*The problem*: Below are the records; collect from them each line containing the string "Blender".

*Data for the task*:
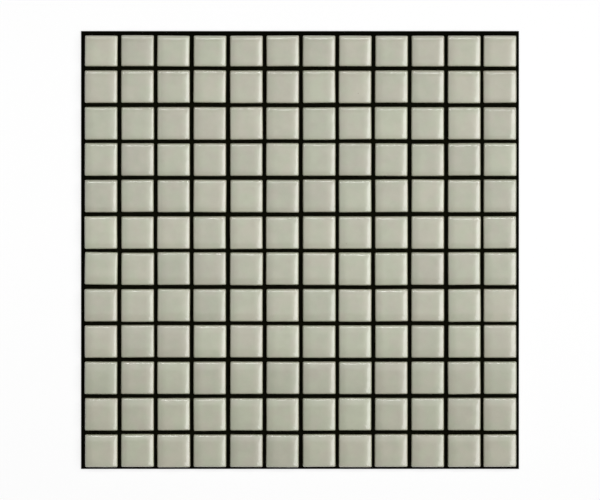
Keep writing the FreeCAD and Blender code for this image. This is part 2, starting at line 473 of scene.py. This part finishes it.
def rescale(tree, value, low, high, new_low=0.0, new_high=1.0):
    """The value taken from one range to another with soft ends."""
    inputs = {"Value": value, "From Min": low, "From Max": high, "To Min": new_low, "To Max": new_high}
    return node(tree, "MapRange", inputs, interpolation_type="SMOOTHSTEP").outputs[0]


def mixed(tree, factor, first, second):
    """Two colours mixed by a factor. A Mix node has its colours at inputs 6 and 7 and at output 2."""
    return node(tree, "Mix", {0: factor, 6: first, 7: second}, data_type="RGBA").outputs[2]


# %% [markdown]
# An effect that several materials use is a node group: a small graph with sockets of its own, built once
# and placed wherever it is wanted, each time with other values.

# %% Helpers that make and place a group
def new_group(name, inputs, outputs):
    """An empty node group with its sockets: inputs are (name, kind, default), outputs are (name, kind)."""
    group = bpy.data.node_groups.new(name, "ShaderNodeTree")
    for socket, kind, default in inputs:
        made = group.interface.new_socket(socket, in_out="INPUT", socket_type=f"NodeSocket{kind}")
        if default is not None:
            made.default_value = default
    for socket, kind in outputs:
        group.interface.new_socket(socket, in_out="OUTPUT", socket_type=f"NodeSocket{kind}")
    entry = group.nodes.new("NodeGroupInput")
    leave = group.nodes.new("NodeGroupOutput")
    return group, entry.outputs, leave.inputs


def place_group(tree, group, inputs):
    """The group placed in a material, with its values."""
    placed = tree.nodes.new("ShaderNodeGroup")
    placed.node_tree = group
    for key, value in inputs.items():
        if isinstance(value, bpy.types.NodeSocket):
            tree.links.new(value, placed.inputs[key])
        else:
            placed.inputs[key].default_value = value
    return placed.outputs


# %% [markdown]
# ## Effects that the finishes share
#
# Fired clay and glaze are both a little blotchy, because the kiln's heat and the thickness of the coat
# vary. And every matt or satin surface here has a fine grain, from the clay's particles, the glaze's orange
# peel or the rubber's skin. The first effect gives two slow masks, one for light and dark and one for a
# shift of hue. The second gives a height for a Bump node, and a mask with which the gloss varies, in
# patches about eight times as large as the grain.
#
# The noise of the blotches is four-dimensional. Its fourth number is different for every tile, so that a
# blotch never runs on from one tile to its neighbour across the joint.

# %% The kiln's blotches
MM_IN_METRE = 1000.0
HUE_SHIFT = 31.7
BLOTCH_RANGE = (0.3, 0.7)


def kiln_blotches():
    """A group with two masks from 0 to 1, for shade and for hue: noise of a given size in millimetres."""
    inputs = [("Vector", "Vector", None), ("Tile", "Float", 0.0), ("Size mm", "Float", 8.0)]
    group, given, result = new_group("kiln_blotches", inputs, [("Shade", "Float"), ("Hue", "Float")])
    scale = compute(group, "DIVIDE", MM_IN_METRE, given["Size mm"])
    for socket, shift in (("Shade", 0.0), ("Hue", HUE_SHIFT)):
        where = compute(group, "ADD", given["Tile"], shift)
        noise = node(
            group, "TexNoise", {"Vector": given["Vector"], "W": where, "Scale": scale, "Detail": 2.0},
            noise_dimensions="4D",
        )
        group.links.new(rescale(group, noise.outputs[0], *BLOTCH_RANGE), result[socket])
    return group


BLOTCHES = kiln_blotches()
print("group", BLOTCHES.name, "with sockets", [item.name for item in BLOTCHES.interface.items_tree])

# %% The fine grain
PATCH_SCALE = 0.12
PATCH_RANGE = (0.35, 0.65)


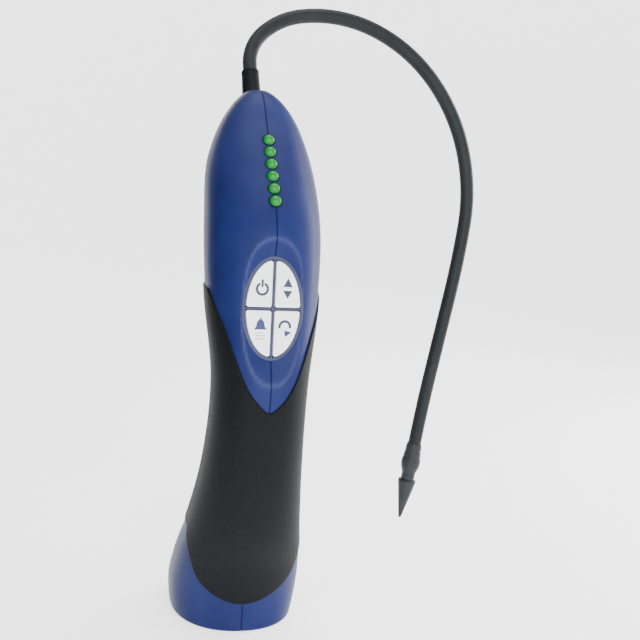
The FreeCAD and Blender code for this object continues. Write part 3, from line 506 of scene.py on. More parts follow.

*Result of the task*:
Keep writing the FreeCAD and Blender code for this image. This is part 2, starting at line 473 of scene.py. This part finishes it.
The FreeCAD and Blender code for this object continues. Write part 3, from line 506 of scene.py on. More parts follow.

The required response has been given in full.